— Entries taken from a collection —
--- --- ---
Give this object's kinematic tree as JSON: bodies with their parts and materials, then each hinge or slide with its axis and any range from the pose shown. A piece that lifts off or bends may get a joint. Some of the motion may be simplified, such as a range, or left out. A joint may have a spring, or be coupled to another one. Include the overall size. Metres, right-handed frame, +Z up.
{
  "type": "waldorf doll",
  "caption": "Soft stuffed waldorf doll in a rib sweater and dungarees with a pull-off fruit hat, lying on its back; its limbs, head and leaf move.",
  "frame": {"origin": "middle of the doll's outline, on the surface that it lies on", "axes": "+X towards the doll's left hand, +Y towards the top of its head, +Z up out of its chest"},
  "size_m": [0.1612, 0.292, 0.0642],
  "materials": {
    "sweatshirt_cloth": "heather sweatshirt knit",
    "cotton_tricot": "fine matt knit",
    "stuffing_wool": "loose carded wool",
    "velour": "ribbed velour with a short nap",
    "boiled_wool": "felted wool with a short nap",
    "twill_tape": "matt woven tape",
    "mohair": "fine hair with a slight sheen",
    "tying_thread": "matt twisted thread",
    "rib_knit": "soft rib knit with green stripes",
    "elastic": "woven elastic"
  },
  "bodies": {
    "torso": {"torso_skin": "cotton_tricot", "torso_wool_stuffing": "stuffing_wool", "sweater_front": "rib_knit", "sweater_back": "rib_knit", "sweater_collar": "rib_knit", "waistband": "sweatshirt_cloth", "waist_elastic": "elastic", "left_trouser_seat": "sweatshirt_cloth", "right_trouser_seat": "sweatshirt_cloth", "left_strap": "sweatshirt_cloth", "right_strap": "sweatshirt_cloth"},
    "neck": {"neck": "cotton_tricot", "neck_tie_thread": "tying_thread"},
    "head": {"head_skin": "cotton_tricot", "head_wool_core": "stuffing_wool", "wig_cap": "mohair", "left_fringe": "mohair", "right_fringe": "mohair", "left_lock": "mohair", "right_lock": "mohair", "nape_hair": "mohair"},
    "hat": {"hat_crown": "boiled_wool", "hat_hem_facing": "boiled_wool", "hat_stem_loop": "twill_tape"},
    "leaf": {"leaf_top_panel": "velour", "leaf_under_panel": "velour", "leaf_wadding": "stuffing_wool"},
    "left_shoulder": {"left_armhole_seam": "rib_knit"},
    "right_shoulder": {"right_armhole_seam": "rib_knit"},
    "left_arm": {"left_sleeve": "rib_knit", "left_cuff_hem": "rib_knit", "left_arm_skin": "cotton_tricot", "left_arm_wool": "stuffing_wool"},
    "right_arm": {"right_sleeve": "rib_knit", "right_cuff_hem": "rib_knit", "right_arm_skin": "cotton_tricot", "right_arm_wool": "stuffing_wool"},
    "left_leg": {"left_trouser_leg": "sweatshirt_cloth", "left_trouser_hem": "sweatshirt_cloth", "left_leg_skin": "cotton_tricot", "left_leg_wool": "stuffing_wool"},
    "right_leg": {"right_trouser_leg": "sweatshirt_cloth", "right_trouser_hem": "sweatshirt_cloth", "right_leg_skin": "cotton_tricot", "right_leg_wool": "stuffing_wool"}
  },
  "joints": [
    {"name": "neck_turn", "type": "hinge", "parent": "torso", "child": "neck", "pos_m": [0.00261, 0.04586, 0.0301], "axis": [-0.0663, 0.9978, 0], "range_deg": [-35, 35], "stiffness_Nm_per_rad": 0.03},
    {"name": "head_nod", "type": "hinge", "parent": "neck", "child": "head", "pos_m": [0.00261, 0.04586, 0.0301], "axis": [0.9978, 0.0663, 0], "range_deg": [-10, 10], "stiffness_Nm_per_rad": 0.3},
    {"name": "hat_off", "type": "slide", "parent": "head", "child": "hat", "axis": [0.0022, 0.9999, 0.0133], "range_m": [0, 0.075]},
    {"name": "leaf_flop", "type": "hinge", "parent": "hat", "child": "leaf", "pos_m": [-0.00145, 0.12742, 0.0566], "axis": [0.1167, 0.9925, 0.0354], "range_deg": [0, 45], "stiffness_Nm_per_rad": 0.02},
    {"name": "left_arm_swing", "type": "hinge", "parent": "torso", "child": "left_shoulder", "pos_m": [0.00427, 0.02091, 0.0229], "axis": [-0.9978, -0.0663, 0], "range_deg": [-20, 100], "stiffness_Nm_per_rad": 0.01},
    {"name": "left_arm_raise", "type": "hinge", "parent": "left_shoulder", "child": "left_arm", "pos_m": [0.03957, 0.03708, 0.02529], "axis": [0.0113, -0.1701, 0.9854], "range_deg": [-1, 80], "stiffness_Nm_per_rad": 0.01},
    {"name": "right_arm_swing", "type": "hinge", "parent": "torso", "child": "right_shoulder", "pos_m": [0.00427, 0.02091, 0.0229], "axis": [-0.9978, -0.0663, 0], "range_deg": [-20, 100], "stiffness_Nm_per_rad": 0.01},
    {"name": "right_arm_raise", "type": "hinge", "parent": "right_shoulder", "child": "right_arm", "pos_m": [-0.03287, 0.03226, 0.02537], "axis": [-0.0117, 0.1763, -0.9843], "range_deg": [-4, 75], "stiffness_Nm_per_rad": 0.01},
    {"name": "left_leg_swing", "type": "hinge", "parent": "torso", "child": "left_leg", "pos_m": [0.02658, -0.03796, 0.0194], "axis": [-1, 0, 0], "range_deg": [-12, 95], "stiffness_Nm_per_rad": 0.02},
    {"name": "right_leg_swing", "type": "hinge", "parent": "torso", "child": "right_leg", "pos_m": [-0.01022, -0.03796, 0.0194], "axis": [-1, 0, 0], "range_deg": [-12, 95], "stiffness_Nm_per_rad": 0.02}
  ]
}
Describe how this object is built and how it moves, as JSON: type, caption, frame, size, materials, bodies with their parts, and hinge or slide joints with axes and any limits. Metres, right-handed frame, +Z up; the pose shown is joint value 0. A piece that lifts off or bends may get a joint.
--- --- ---
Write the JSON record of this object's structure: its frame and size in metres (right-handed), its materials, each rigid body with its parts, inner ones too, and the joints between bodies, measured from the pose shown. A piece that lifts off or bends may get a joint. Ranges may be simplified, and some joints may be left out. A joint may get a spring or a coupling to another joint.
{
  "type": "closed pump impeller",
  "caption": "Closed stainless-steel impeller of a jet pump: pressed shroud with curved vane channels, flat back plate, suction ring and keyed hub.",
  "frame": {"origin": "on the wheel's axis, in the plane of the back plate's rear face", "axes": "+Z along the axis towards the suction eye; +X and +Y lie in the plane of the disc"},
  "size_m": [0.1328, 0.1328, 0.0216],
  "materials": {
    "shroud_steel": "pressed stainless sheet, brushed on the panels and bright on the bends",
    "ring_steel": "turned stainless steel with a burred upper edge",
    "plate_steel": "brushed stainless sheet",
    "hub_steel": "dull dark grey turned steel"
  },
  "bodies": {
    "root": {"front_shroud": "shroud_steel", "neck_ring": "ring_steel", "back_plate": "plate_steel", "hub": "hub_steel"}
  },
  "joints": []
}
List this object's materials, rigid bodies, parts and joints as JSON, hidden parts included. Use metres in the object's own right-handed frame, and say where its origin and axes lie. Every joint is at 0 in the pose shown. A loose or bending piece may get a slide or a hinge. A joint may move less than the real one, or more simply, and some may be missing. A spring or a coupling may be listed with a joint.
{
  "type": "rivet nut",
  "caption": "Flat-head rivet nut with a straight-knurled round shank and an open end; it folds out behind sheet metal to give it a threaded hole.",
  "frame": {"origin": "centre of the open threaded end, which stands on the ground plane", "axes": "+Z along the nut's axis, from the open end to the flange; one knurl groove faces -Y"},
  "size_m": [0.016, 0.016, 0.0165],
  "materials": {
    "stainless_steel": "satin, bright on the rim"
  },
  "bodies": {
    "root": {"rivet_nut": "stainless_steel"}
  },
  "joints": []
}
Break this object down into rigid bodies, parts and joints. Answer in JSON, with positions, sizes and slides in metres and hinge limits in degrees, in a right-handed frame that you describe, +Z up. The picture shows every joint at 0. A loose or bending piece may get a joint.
--- --- ---
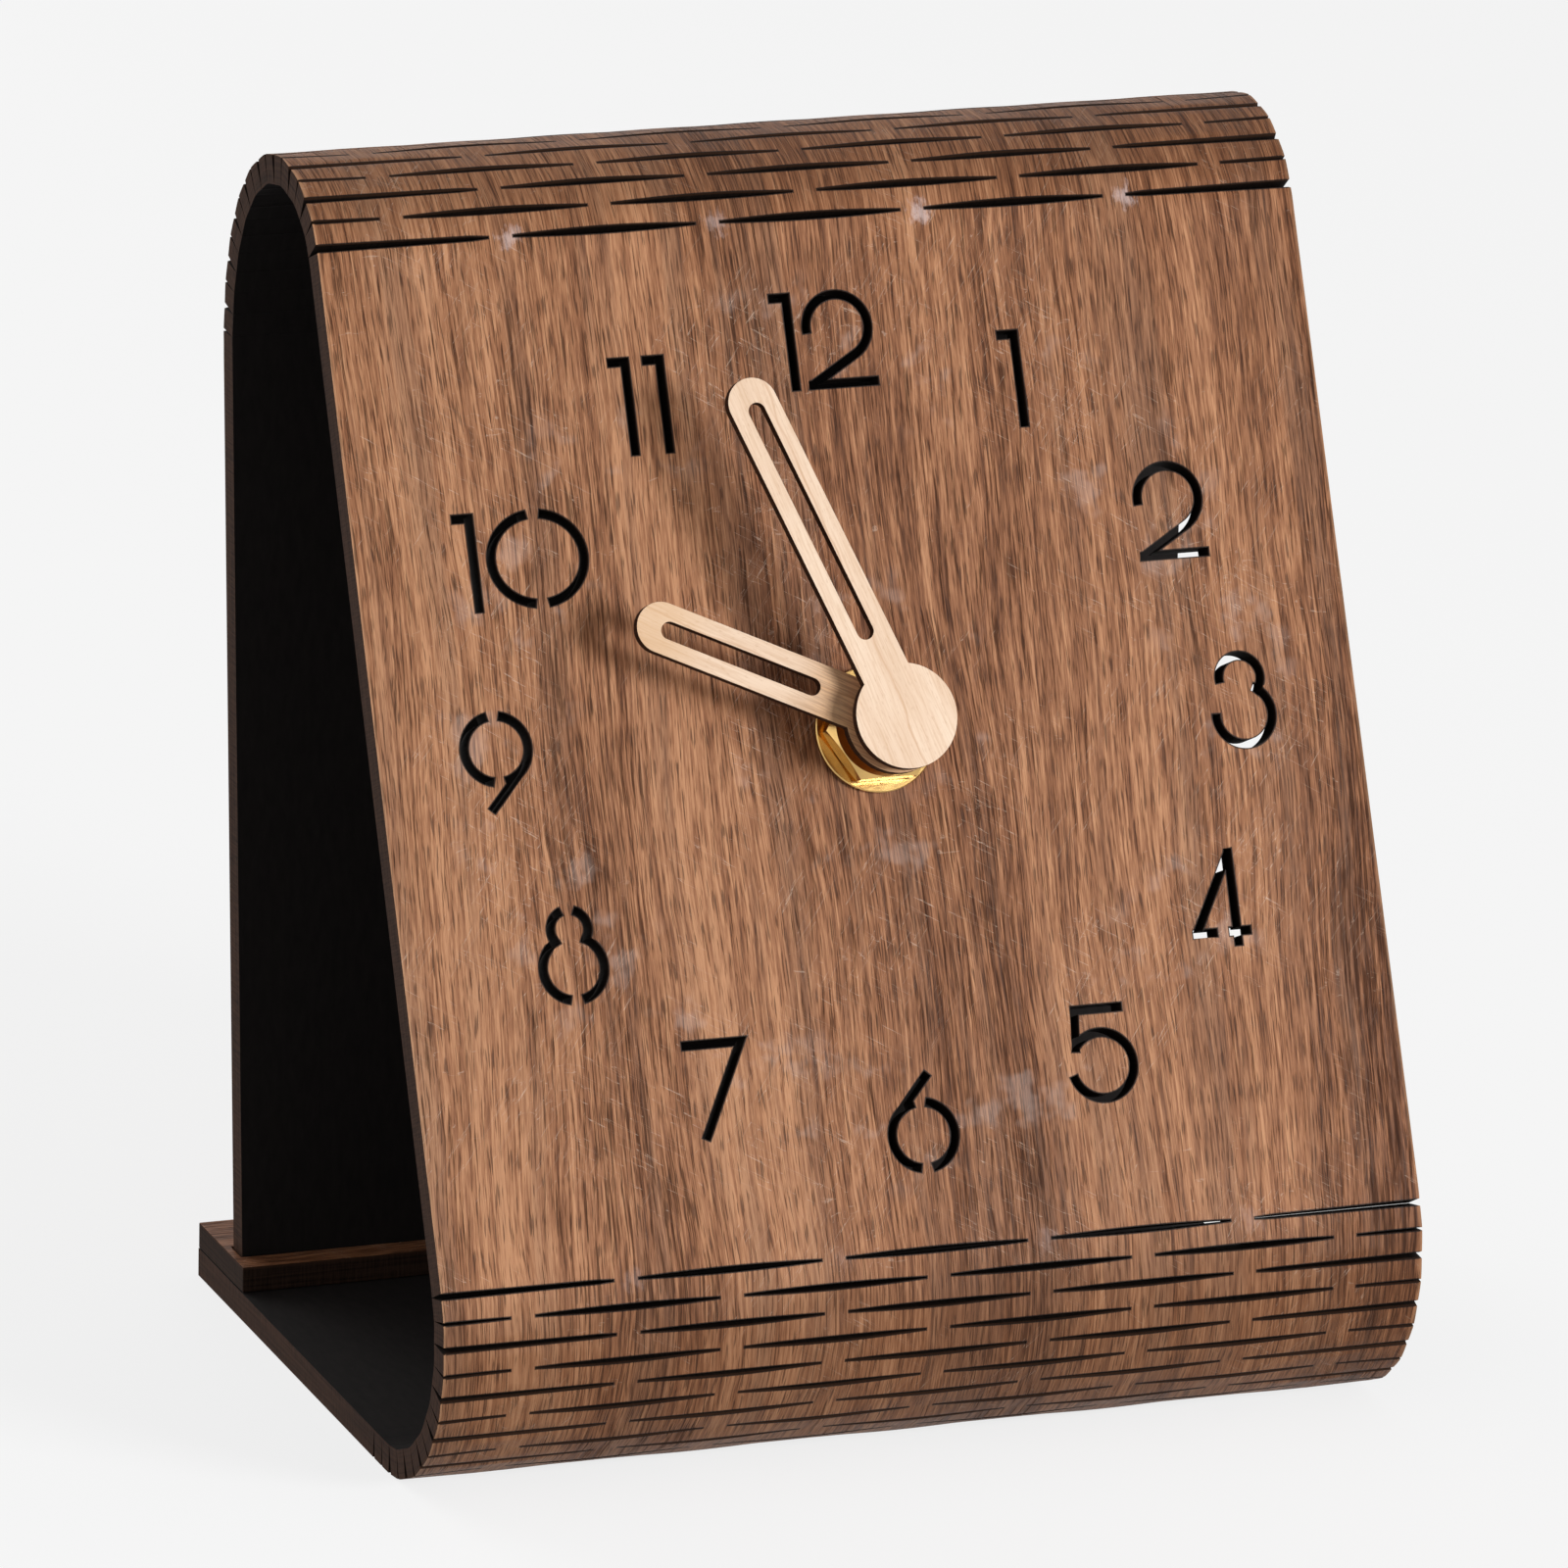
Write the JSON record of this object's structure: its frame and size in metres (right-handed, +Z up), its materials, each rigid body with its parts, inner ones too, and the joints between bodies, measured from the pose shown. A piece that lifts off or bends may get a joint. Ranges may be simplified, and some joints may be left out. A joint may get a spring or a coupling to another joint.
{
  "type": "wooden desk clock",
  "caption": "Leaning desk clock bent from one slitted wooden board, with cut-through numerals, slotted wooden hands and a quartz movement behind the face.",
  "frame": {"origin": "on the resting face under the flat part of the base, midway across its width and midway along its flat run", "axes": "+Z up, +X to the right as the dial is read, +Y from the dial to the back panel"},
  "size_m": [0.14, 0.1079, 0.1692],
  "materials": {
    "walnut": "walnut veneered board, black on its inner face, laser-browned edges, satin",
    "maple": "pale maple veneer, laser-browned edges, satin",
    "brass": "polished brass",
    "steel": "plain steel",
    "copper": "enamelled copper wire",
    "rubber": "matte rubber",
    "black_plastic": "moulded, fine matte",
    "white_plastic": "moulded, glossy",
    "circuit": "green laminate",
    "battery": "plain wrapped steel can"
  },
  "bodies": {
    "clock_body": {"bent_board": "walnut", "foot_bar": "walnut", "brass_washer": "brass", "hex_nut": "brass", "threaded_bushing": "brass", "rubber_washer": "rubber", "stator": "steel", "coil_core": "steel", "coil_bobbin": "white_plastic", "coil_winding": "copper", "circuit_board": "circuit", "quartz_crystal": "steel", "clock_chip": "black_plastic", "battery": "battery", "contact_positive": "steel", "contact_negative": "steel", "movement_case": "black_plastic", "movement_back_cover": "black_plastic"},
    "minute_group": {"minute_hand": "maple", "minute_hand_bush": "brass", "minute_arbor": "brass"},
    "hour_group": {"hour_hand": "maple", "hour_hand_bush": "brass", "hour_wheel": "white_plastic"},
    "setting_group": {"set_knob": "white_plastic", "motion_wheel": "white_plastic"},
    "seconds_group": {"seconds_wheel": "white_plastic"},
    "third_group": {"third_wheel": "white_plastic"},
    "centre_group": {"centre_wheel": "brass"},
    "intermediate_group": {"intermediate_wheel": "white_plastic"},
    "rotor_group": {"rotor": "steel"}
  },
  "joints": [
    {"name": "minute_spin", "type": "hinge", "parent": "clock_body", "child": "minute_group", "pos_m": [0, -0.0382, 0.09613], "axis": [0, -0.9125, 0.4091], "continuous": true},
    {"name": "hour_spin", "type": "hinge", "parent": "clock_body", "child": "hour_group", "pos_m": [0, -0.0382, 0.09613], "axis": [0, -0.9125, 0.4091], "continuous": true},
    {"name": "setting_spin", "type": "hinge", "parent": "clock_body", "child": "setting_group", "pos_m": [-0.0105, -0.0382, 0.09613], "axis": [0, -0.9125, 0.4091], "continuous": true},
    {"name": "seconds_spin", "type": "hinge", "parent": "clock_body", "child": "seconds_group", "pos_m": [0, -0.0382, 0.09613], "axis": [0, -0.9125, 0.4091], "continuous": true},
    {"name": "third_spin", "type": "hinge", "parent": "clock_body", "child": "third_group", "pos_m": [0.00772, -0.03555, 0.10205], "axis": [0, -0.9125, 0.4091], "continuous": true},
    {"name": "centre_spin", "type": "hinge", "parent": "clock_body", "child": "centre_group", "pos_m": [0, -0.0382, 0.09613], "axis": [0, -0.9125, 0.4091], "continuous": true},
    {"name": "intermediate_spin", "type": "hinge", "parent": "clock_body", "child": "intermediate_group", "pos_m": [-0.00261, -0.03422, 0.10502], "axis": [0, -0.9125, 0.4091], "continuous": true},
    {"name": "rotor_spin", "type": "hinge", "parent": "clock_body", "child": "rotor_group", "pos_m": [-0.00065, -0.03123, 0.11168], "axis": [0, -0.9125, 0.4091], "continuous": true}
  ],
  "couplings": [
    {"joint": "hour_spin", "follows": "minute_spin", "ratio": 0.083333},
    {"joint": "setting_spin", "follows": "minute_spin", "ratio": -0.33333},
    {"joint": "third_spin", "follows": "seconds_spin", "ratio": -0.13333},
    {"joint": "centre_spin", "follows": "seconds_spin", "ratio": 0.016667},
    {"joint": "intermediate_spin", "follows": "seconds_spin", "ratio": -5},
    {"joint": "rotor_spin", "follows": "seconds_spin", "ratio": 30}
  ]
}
--- --- ---
— WHAT NEEDS TO BE DONE —
Give the count of lines holding the word "bending" and nothing more.

— SOLUTION TO THIS TASK —
2